Required task =>
Retype everything from the line that contains "bpy.context.scene.collection.objects.link(empty)" down to the line that contains "obj.data.transform(world)", inclusive, without altering or adding anything.

Source excerpt =>
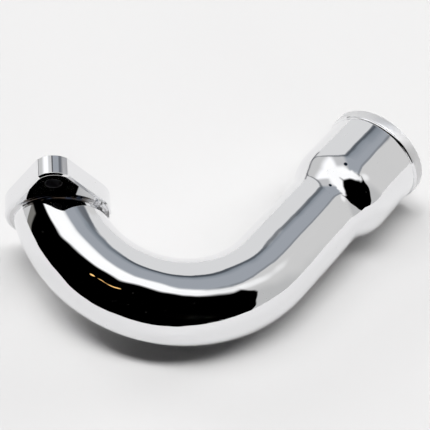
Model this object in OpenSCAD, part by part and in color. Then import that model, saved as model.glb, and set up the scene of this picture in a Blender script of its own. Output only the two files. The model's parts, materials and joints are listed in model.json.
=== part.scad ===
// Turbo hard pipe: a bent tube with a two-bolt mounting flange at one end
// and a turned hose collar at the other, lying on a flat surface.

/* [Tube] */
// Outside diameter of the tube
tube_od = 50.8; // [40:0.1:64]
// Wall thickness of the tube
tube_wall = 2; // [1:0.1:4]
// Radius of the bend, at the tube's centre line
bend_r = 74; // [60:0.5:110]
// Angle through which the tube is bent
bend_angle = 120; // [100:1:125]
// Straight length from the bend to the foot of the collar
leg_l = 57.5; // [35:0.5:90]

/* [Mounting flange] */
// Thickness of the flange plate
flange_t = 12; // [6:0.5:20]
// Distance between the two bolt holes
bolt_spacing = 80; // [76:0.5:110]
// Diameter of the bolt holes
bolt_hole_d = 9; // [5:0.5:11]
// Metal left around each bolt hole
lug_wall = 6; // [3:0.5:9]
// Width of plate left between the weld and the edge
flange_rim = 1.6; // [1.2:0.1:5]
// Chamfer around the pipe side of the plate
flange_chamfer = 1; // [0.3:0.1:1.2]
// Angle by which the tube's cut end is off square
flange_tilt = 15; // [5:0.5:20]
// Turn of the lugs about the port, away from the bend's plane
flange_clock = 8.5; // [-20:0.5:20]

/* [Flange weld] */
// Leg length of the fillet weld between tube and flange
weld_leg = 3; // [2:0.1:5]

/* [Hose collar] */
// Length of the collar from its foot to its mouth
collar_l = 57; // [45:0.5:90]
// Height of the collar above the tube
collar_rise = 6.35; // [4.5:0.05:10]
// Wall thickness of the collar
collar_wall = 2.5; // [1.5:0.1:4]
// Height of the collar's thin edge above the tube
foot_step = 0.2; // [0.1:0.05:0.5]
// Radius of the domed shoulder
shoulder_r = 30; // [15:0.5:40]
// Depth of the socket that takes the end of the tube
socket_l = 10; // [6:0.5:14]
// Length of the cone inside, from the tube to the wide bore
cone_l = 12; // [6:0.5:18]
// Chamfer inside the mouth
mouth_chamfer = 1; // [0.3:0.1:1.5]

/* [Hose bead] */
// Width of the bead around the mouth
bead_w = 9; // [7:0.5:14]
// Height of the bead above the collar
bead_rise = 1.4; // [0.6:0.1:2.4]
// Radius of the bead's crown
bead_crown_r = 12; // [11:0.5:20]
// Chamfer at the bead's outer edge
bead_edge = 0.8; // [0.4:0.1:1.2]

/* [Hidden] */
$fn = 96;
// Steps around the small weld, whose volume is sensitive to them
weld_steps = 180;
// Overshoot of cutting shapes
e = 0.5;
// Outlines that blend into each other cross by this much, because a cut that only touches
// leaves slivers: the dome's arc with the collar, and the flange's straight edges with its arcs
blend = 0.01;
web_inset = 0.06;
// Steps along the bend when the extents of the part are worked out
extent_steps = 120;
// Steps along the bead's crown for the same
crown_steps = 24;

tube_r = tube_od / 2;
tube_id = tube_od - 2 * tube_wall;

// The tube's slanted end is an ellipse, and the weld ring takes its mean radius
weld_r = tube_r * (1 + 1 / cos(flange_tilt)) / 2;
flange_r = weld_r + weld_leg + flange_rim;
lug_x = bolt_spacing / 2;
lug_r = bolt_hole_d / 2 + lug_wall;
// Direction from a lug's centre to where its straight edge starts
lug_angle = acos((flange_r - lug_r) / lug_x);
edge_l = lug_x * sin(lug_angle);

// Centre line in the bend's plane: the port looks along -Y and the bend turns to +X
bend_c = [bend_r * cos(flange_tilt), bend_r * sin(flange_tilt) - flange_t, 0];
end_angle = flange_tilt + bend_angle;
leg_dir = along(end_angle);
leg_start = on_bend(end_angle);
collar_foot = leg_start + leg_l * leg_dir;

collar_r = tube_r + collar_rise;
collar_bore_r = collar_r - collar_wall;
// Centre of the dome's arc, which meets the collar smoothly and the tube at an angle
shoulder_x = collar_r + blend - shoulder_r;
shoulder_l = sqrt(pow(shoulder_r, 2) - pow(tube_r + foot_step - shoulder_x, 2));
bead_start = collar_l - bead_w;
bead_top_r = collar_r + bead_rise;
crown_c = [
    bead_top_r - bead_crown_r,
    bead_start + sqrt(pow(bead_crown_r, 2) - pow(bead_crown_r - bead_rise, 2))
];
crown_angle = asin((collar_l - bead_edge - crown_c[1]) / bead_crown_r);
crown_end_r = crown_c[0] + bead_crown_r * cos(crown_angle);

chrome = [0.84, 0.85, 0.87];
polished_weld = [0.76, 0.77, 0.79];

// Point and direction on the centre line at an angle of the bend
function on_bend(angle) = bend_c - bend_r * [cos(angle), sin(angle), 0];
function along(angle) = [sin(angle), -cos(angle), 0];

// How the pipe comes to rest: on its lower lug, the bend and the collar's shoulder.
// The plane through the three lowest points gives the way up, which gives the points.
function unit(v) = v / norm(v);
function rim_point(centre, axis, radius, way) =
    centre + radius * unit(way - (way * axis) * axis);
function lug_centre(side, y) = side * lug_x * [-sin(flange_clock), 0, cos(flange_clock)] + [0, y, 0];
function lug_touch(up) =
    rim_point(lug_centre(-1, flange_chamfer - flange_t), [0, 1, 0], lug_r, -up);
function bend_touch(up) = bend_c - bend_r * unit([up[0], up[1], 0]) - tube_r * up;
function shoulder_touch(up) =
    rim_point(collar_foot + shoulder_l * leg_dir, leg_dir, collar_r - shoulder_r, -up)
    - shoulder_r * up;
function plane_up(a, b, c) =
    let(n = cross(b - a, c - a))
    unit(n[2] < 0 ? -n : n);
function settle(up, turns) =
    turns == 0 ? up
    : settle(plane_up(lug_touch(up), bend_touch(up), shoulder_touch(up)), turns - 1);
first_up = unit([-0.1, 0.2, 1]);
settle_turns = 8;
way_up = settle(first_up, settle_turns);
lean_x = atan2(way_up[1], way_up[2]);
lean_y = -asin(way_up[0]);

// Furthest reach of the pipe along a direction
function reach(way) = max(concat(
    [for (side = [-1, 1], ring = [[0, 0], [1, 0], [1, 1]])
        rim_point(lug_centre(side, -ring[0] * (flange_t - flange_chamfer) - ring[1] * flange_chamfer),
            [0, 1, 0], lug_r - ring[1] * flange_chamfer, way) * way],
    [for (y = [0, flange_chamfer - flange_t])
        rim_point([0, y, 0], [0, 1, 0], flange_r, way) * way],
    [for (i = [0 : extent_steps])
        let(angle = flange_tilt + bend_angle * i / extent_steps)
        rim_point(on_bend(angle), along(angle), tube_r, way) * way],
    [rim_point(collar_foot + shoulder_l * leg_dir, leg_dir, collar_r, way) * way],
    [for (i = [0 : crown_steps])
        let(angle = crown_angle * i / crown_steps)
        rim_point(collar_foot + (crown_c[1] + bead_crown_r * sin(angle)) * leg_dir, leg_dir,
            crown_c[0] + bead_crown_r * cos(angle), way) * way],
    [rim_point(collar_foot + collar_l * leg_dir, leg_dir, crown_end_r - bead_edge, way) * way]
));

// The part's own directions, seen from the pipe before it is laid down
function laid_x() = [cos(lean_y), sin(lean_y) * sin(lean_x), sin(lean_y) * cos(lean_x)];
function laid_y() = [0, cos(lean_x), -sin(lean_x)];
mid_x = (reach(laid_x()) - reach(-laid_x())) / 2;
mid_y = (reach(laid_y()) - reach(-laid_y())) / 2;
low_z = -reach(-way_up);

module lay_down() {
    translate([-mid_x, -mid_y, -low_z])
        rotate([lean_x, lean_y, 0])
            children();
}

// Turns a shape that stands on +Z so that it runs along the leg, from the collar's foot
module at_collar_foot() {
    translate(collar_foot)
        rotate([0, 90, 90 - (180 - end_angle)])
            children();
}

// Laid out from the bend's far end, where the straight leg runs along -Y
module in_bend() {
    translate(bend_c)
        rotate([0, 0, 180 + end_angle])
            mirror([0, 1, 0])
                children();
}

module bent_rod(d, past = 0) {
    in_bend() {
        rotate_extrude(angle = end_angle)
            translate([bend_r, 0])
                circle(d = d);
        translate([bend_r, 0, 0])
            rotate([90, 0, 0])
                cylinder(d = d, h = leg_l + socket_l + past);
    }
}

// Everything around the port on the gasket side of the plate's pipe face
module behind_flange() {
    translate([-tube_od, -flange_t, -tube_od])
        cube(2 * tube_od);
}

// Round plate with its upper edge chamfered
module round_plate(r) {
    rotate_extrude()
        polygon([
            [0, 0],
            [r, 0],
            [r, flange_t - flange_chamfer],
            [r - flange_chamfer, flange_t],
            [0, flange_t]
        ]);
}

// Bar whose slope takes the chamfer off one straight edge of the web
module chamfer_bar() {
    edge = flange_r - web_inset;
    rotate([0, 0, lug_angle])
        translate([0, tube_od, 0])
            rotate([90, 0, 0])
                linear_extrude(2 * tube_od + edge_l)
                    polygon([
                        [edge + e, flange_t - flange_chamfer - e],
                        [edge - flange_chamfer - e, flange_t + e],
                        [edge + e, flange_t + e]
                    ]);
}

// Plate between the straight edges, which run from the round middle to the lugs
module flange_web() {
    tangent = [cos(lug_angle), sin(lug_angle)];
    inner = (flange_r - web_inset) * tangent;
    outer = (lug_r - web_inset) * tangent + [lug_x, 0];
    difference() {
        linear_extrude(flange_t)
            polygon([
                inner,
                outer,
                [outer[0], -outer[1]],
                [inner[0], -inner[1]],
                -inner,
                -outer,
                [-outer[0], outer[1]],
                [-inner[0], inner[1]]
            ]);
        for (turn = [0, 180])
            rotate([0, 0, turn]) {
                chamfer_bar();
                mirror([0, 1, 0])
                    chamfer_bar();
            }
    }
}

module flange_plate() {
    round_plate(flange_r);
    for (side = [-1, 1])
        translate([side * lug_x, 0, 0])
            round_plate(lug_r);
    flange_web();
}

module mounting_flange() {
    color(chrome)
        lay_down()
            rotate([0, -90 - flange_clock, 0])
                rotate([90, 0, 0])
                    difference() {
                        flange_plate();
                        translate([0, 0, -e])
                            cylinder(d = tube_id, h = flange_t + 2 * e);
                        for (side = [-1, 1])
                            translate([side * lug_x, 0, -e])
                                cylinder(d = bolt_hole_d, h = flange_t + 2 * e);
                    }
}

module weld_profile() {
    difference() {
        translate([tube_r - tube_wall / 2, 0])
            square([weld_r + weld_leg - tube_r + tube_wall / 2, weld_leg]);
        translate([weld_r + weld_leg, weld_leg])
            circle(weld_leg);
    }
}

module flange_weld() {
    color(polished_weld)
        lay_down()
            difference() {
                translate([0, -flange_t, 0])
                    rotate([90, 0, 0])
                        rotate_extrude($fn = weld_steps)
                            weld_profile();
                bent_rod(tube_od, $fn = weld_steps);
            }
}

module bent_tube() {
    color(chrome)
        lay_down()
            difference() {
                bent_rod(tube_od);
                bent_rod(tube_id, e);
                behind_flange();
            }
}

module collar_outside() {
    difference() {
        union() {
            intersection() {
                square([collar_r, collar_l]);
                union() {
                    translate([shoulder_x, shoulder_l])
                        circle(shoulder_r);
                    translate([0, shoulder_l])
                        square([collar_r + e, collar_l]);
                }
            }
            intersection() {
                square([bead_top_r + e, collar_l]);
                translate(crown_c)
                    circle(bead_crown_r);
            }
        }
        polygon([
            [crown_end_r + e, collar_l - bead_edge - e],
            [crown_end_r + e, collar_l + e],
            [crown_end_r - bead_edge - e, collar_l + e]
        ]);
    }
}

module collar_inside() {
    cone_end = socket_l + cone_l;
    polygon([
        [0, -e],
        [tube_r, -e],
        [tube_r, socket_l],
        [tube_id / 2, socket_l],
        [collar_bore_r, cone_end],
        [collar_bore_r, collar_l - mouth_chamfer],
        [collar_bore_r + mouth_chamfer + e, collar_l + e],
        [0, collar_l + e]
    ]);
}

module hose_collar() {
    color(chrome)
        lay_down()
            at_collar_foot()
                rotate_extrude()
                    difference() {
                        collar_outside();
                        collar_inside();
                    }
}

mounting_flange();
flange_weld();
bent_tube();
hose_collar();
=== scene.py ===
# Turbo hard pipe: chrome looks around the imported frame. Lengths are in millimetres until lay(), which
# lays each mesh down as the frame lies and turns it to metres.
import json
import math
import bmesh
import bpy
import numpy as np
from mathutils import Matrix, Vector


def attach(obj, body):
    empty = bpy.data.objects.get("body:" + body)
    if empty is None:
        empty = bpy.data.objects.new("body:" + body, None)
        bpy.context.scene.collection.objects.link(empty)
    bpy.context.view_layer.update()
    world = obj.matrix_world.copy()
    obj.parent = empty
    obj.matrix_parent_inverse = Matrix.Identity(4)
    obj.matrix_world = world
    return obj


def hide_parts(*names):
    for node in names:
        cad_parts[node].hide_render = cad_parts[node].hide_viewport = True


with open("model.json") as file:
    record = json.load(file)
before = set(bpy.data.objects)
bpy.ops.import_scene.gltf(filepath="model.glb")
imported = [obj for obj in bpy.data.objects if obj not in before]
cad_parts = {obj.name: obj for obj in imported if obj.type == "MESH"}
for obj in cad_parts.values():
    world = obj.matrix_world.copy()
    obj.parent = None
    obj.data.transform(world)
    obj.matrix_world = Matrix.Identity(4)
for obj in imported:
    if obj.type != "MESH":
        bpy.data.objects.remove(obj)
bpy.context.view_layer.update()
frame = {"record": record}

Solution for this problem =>
        bpy.context.scene.collection.objects.link(empty)
    bpy.context.view_layer.update()
    world = obj.matrix_world.copy()
    obj.parent = empty
    obj.matrix_parent_inverse = Matrix.Identity(4)
    obj.matrix_world = world
    return obj


def hide_parts(*names):
    for node in names:
        cad_parts[node].hide_render = cad_parts[node].hide_viewport = True


with open("model.json") as file:
    record = json.load(file)
before = set(bpy.data.objects)
bpy.ops.import_scene.gltf(filepath="model.glb")
imported = [obj for obj in bpy.data.objects if obj not in before]
cad_parts = {obj.name: obj for obj in imported if obj.type == "MESH"}
for obj in cad_parts.values():
    world = obj.matrix_world.copy()
    obj.parent = None
    obj.data.transform(world)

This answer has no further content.